The speed of light and marshmallows

The speed of light and marshmallows

Demonstration

By Ernest Ventura

Equipment Involved:

A) microwave oven

B) marshmallows or any other microwavable food that melts easily

C) microwavable container

D) ruler

Time Requirements:

>1 minute to set up equipments

>1 minute to perform demonstration

References:

1. About.com

Measure the Speed of Light with Chocolate & a Microwave by Joseph Andersen

http://physics.about.com/cs/opticsexperiments/a/290903.htm

2. Finding the Speed of Light with Marshmallows by Robert H. Stauffer

http://www.physics.umd.edu/ripe/icpe/newsletters/n34/marshmal.htm

Description:

This project demonstrates how to verify the speed of light using a microwave oven and marshmallows

Procedure:

1) Remove the turntable from the microwave oven so we can measure the hotspots or antinodes of the microwave.

2) Microwave the marshmallow for about 20 seconds. Just enough time to see 4-6 spots where it begins to melt.

3) Measure the distance between the melted spots. This is half the wavelength of the microwaves generated inside the oven while operating.

How it works?

When you turn on your microwave oven, electrical circuits inside start generating microwaves. These waves bounce back and forth between the walls of the oven, the size of which is chosen so that the peaks and troughs of the reflected waves line up with the incoming waves and form a “standing wave”.

A full wave is shaped like a “sine function”. The distance between the maximum displacements of the wave is one half the wavelength.

The electromagnetic field inside the microwave behaves in simple harmonic motion. At the antinodes where the vibrations are greatest, you will see the greatest heating, while at the nodes, the heat is not as much.

Thus, the distance between the melted regions is equal to the distance between the antinodes or equal to half the wavelength

Repeatability:

Results are consistent when using the same microwave oven and melting the same food. Instances that gives a different measure for the quantity “half-wavelength”:

A) when using the same microwave but melting different food.

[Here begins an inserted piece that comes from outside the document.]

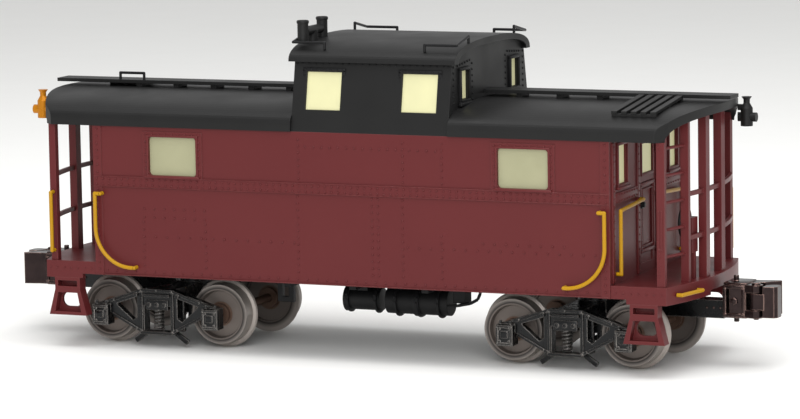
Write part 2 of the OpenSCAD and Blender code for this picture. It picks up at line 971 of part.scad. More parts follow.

b) When melting the same food but using different microwave oven. This is probably due to the different specifications by different manufacturers.

Evaluation:

Complexity: the speed of light is very complex. What’s going on inside the oven while operating is also very complicated because we really don’t see microwaves. How the melted spots in the marshmallows and the distance between them represents half the wavelength of the microwave is also not so easy to understand. This demonstration is very easy given that things work well. This is undoubtedly one of the if not the easiest way to approximate the value c (speed of light).

Repeatability: This experiment should be consistent because the only possible human error that can alter the results is measuring the distance between the melted spots. The microwave oven usually works the same every time so the approximated value of c given by this experiment is either consistently inaccurate or consistently close.

Efficiency: Microwave oven can be found in almost every household. Marshmallows, chocolates, or even cheese can even be eaten after the experiment is done. There is no other way that I can think of to approximate the vale of c any easier, faster, and less expensive than this.

Safety Factor: there is a probably unnecessary but recommended precaution of placing a half glass of water in the microwave – if there is insufficient material in a microwave, you can blow the internal fuses, rendering the microwave inoperable. However, as the microwave then had to heat the water as well, the melting process took longer.

Interesting: First I was so amazed of “pi”, then there was Euler’s number. Now I have c. These three constants of the universe are amazing. Not only c is a finite value, it is a universal constant and a speed limit.

Physics-related: Light, optics and modern (contemporary) physics

Overall quality: 10/10

Formulas Involved: speed of light = wavelength * frequency (c=λ*f)